Я думаю о том, что мама умирала медленно, и мне хочется верить в то, что умирала она как большое тяжелое дерево. Метастаз один за другим разрушали и отравляли части ее тела. Оно было как сложное дерево, которое гибло. Я видела такие деревья в лесу – все усыпанные узлами древесных опухолей, серые, большие. Когда я вижу такие деревья, я думаю о маме. О ней и ее тихом молчаливом умирании и терпении. Оно меня восхищает и ужасает одновременно.
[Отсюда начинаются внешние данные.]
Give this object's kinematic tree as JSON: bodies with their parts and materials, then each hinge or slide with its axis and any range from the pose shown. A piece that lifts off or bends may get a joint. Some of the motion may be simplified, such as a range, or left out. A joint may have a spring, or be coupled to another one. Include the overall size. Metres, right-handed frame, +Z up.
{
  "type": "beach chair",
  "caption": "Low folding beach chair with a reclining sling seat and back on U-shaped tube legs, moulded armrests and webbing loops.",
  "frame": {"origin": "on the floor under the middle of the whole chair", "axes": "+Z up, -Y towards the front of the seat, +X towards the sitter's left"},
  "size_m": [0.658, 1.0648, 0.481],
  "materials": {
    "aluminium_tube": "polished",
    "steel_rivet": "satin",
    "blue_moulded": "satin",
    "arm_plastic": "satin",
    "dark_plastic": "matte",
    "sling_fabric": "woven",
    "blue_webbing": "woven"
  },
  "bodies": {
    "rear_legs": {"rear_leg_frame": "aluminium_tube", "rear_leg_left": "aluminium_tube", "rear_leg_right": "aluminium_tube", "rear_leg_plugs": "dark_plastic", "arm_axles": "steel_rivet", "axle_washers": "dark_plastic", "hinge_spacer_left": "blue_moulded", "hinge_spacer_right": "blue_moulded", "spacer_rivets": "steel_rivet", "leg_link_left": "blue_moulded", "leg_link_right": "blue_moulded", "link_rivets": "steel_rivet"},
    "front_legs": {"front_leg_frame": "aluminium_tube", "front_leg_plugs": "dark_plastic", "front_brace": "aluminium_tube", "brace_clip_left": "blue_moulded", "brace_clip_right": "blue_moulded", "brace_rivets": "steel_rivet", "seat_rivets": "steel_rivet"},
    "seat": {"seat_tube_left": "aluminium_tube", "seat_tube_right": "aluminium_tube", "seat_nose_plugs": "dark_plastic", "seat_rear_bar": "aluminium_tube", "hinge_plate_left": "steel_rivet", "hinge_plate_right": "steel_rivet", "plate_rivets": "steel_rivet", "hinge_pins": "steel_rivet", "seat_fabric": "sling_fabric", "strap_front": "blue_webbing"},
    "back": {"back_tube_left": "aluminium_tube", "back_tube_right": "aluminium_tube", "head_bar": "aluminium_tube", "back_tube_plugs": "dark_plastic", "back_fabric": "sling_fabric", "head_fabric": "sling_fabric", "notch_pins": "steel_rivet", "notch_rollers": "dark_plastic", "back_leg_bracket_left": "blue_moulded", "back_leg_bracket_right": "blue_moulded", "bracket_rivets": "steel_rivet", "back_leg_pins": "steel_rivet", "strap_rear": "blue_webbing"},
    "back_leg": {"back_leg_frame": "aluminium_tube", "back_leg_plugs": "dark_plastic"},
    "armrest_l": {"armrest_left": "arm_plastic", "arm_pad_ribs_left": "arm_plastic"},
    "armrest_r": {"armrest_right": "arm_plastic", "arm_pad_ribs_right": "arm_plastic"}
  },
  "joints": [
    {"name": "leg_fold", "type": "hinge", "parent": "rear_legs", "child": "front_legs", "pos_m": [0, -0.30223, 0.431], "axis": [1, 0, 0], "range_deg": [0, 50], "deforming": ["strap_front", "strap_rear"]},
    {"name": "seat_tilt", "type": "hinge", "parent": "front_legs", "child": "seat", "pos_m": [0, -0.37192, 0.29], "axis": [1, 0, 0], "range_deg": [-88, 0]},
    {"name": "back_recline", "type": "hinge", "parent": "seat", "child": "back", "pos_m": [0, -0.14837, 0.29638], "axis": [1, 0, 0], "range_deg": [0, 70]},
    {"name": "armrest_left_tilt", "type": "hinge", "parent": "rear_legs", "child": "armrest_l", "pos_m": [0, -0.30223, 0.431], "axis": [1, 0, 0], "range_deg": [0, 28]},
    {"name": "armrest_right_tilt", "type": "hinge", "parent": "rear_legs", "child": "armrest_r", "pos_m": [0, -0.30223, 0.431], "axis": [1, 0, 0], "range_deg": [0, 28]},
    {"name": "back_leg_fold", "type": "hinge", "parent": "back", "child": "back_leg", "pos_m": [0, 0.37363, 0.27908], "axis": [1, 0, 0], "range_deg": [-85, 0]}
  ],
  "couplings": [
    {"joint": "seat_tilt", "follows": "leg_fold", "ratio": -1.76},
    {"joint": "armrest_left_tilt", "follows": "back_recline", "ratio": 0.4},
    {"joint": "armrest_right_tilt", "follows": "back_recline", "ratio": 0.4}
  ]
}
Меня заинтересовала история пациентки Юлии Кристевой, которую она называет Элен. Элен мучилась от постоянных приступов депрессии и меланхолии. Ее выныривания из тяжелых состояний сопровождались жестокими нимфоманическими припадками, после которых она снова уходила на дно своей могилы. Так она называла темноту, в которой была во время депрессивных эпизодов. Я читаю историю Элен и нахожу с ней родство. Кристева пишет об утраченной материнской фигуре, которая приводит женщин к депрессивным состояниям в детстве и взрослом возрасте. Кто знает, может быть, это избегание собственной дочери вызвано постродовой депрессией, неспособностью осознать себя матерью, плохого качества жизни, из-за которого женщина все время фокусируется на быте и выживании, забывая о собственном ребенке. Причиной может служить и то, что женщина переводит свое внимание на более интересующий ее объект – мужчину или других детей. Или, может быть, это вшитая в женщину мизогиния не дает ей любить собственного ребенка женского пола. Как бы то ни было, я чувствую на себе это пятно, эту тень заброшенности собственной матерью. Да, она была функциональной, она кормила меня, водила в школу и лечила, когда я была больна. Но внутри этого строгого мира, наполненного конвенциональными процедурами быта, я чувствовала холод и слепоту по отношению к себе. Сейчас я понимаю, что я была сорняком, который выпололи и выбросили с грядки. Сорняк сопротивлялся смерти и пробил корнями землю, сохранил свою жизнь. Но этот след разрыва все еще остается на мне, смерть манит меня, она завораживает. Та смерть, о которой теперь я пишу, – это не физическая смерть, не остановка сердца, но пространство утраты и завороженность этим пространством.